The phone-hacking trial was told Clive Goodman first hacked Kate Middleton’s voicemail in December 2005.
Clive Goodman also hacked Prince William 35 times and Prince Harry on nine occasions.
This is the first time the jury has heard of a royal’s phone being hacked.
Clive Goodman, who denies conspiring to commit misconduct in public office, previously said he only hacked aides.
He is one of seven defendants, including ex-News of the World editors Andy Coulson and Rebekah Brooks, on trial at the Old Bailey. They all deny the charges against them.
He returned to the Old Bailey to resume giving evidence after a long period away due to illness.

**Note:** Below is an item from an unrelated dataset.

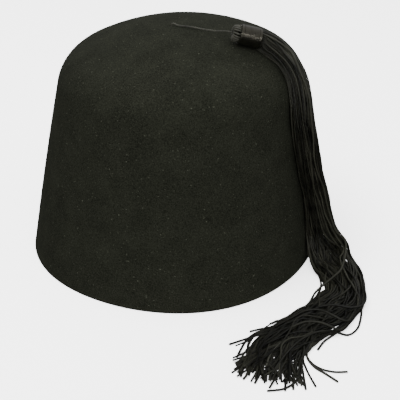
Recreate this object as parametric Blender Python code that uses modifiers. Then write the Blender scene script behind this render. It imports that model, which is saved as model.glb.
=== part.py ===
# Fez hat: a felt crown with a cord-hung tassel that trails over the side and onto the surface.
# Metres, +Z up. The origin is the centre of the base rim, which stands on z = 0.
# +X points to the side where the tassel falls, and -Y to the front.
import math

import bmesh
import bpy
import numpy as np
from mathutils import Matrix, Vector

# Driving dimensions of the crown
base_half_length = 0.0955
base_half_width = 0.0925
crown_height = 0.148
top_radius = 0.0698
shoulder_radius = 0.027
dome_radius = 0.132
felt_thickness = 0.0025
top_lean = 0.007
wall_bulge = 0.0006
base_wave = 0.0011
base_wave_azimuth = 19.0

# Driving dimensions of the top cord and the tassel
cord_diameter = 0.001
cord_hole_azimuth = -157.0
cord_hole_distance = 0.0076
cord_bow = 0.0026
binding_radius = 0.0063
binding_thickness = 0.001
binding_length = 0.0139
binding_azimuth = -30.3
binding_distance = 0.0428
binding_heading = 33.0
head_radius = 0.0053
head_length = 0.0032
head_lobe_count = 14
head_lobe_depth = 0.0004
tassel_length = 0.312
bundle_thickness = 0.0135
lock_radius = 0.002
tail_distance = 0.041
clearance = 0.0003
rest_height = 0.0001

# Route of the tassel down the crown: azimuth, share of the way from the top centre to the rim,
# and the bundle's size outward and along the wall, as shares of its thickness
wall_columns = ("azimuth", "down", "outward", "along")
wall_rows = [
    (-24.5, 0.252, 0.88, 0.92),
    (-24.5, 0.288, 0.84, 0.86),
    (-25.5, 0.312, 0.79, 0.80),
    (-27.0, 0.335, 0.78, 0.80),
    (-28.5, 0.355, 0.80, 0.81),
    (-30.0, 0.382, 0.81, 0.81),
    (-32.0, 0.425, 0.85, 0.86),
    (-32.5, 0.487, 0.92, 0.94),
    (-31.0, 0.583, 1.00, 1.00),
    (-29.0, 0.660, 1.02, 1.00),
    (-26.0, 0.750, 1.06, 1.00),
    (-24.5, 0.835, 1.22, 0.97),
    (-23.5, 0.900, 1.42, 0.90),
]

# Route of the tail on the surface: azimuth, distance past the rim as a share of the tail
# distance, and the bundle's size across and upright, as shares of its thickness
tail_columns = ("azimuth", "past_rim", "outward", "along")
tail_rows = [
    (-25.4, 0.38, 1.92, 0.80),
    (-28.8, 0.59, 1.94, 0.70),
    (-34.6, 0.81, 1.88, 0.64),
    (-38.8, 0.92, 1.92, 0.62),
    (-44.0, 0.95, 1.98, 0.60),
    (-49.3, 0.99, 2.02, 0.58),
    (-55.5, 0.96, 2.04, 0.55),
    (-61.6, 1.01, 2.28, 0.50),
    (-67.2, 1.14, 2.60, 0.44),
    (-70.5, 1.35, 2.75, 0.38),
    (-72.6, 1.59, 2.85, 0.34),
    (-74.3, 1.83, 2.95, 0.32),
]

# Locks of the tassel: place round the bundle in degrees, share of the way out from its middle,
# place across the fanned end from -1 to 1, share of the length that it reaches, and its size
lock_columns = ("around", "out", "fan", "reach", "size")
lock_rows = [
    (0.0, 1.0, 1.00, 0.945, 1.0),
    (36.0, 1.0, 0.80, 0.975, 1.0),
    (324.0, 1.0, 0.61, 1.000, 1.0),
    (72.0, 1.0, 0.41, 0.970, 1.0),
    (288.0, 1.0, 0.21, 0.990, 1.0),
    (108.0, 1.0, 0.01, 0.955, 1.0),
    (252.0, 1.0, -0.20, 0.980, 1.0),
    (144.0, 1.0, -0.42, 0.955, 1.0),
    (216.0, 1.0, -0.66, 0.975, 1.0),
    (180.0, 1.0, -0.92, 0.950, 1.0),
    (90.0, 0.35, 0.50, 0.930, 1.4),
    (270.0, 0.35, -0.50, 0.935, 1.4),
]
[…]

The court heard how Clive Goodman hacked Kate Middleton on Christmas Eve, Christmas Day and Boxing Day in 2005 – more than five years before she married Prince William.

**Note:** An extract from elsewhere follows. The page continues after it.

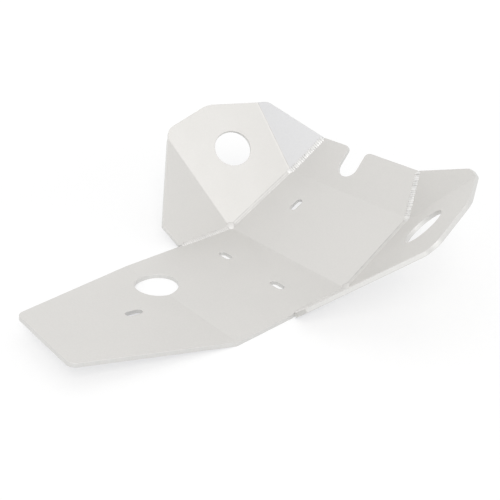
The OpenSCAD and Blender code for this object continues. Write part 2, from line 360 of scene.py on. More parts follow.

He also hacked her on August 7, 2006, the day before he was arrested over allegations of phone hacking.
Prince William’s voicemail was first intercepted in late January 2006, the court heard.

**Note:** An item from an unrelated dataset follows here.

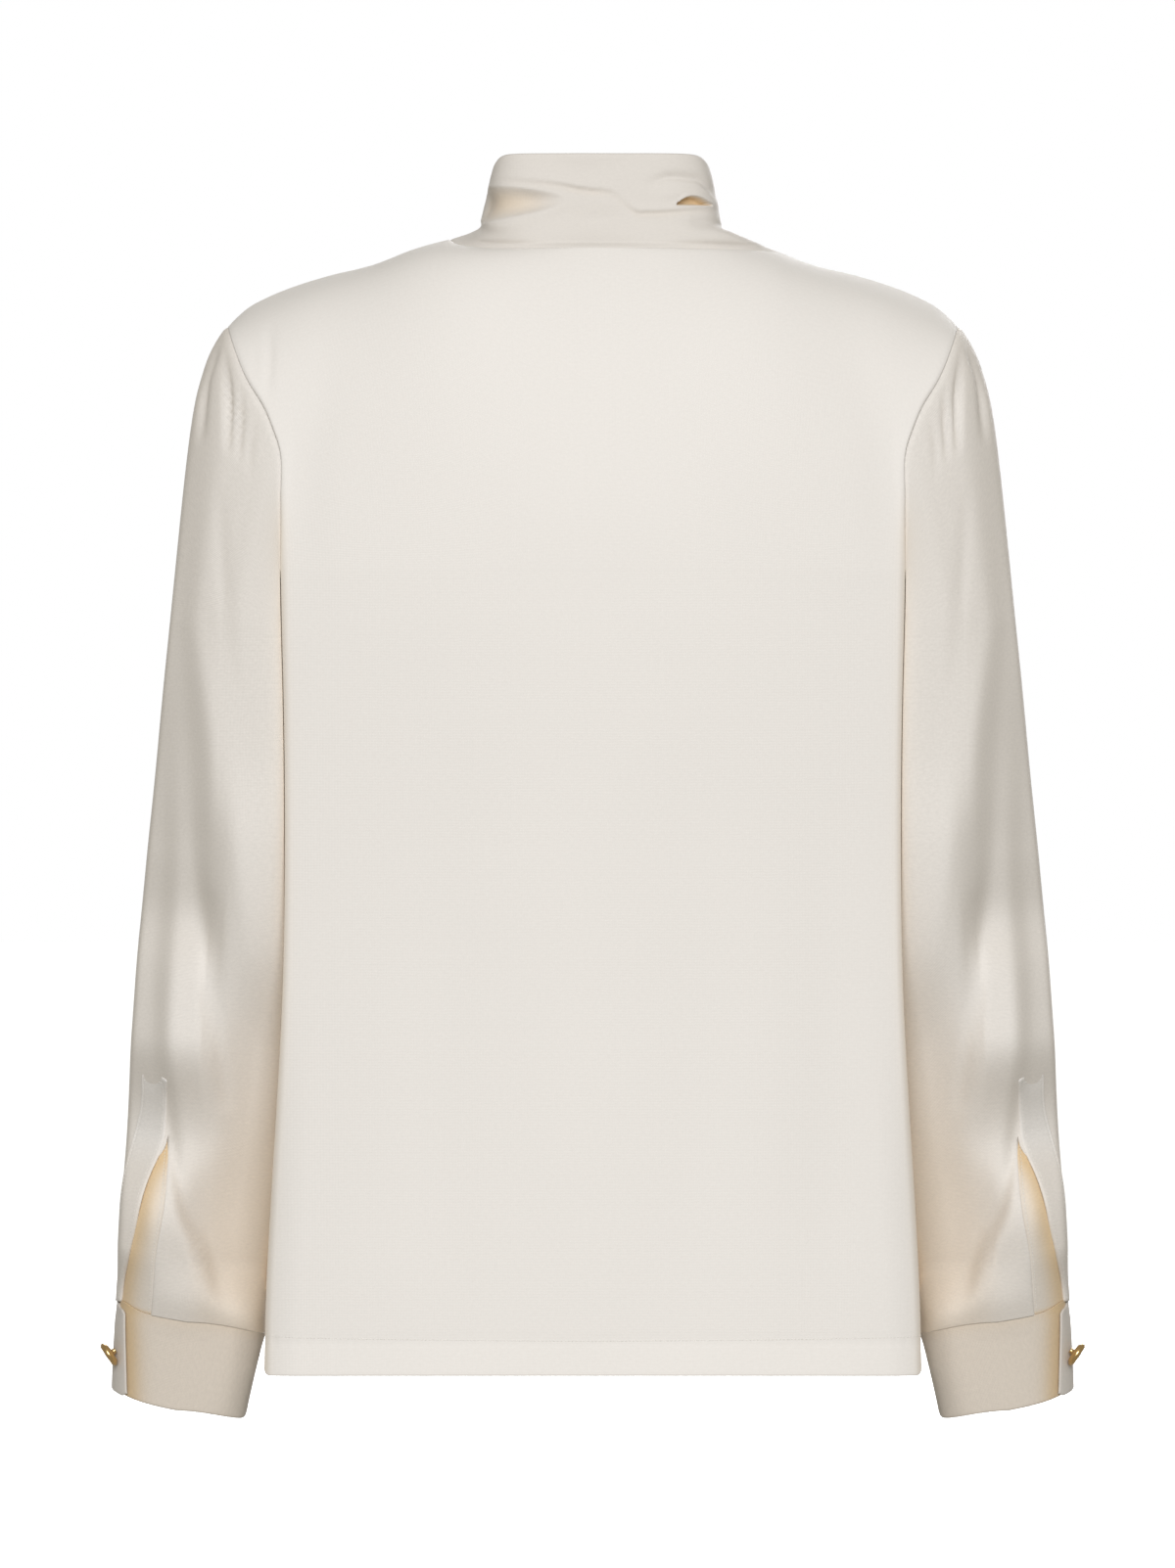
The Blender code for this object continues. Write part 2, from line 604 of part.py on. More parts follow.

This was the first time that the jury has heard that a mobile belonging to Prince William was hacked.
Clive Goodman denied he had “forgotten” about targeting the young royals when he said in evidence earlier in the trial that he had only hacked aides working for the royals.
The jury was also told that Clive Goodman hacked Michael Fawcett, a trusted aide of Prince Charles, 35 times.
Clive Goodman had not been in court since the end of March after he was declared unfit to carry on. The trial continued in his absence.
The judge told the jury he had been “ill”, but the court was given a report from an independent medical expert declaring him “now fit” to continue.
He also told the jury that he had “no alternative” but to keep them waiting because medical assessments were continually being submitted.
Clive Goodman will be allowed more time than usual to give the remainder of his evidence because medical experts have advised he may get tired more quickly.
The jury previously heard that the former royal editor of the now-defunct tabloid had undergone a minor heart procedure during the trial.
Clive Goodman, of Addlestone, Surrey, was convicted of phone hacking in 2006.
Appearing on Wednesday in the witness box, with a small bandage over his left hand, he was asked what he knew about phone hacking before January 2005, when he said he had been told about it by a colleague.
Before then, the News of the World colleague had passed pieces of information to Clive Goodman for stories. But the defendant said he never knew where it came from.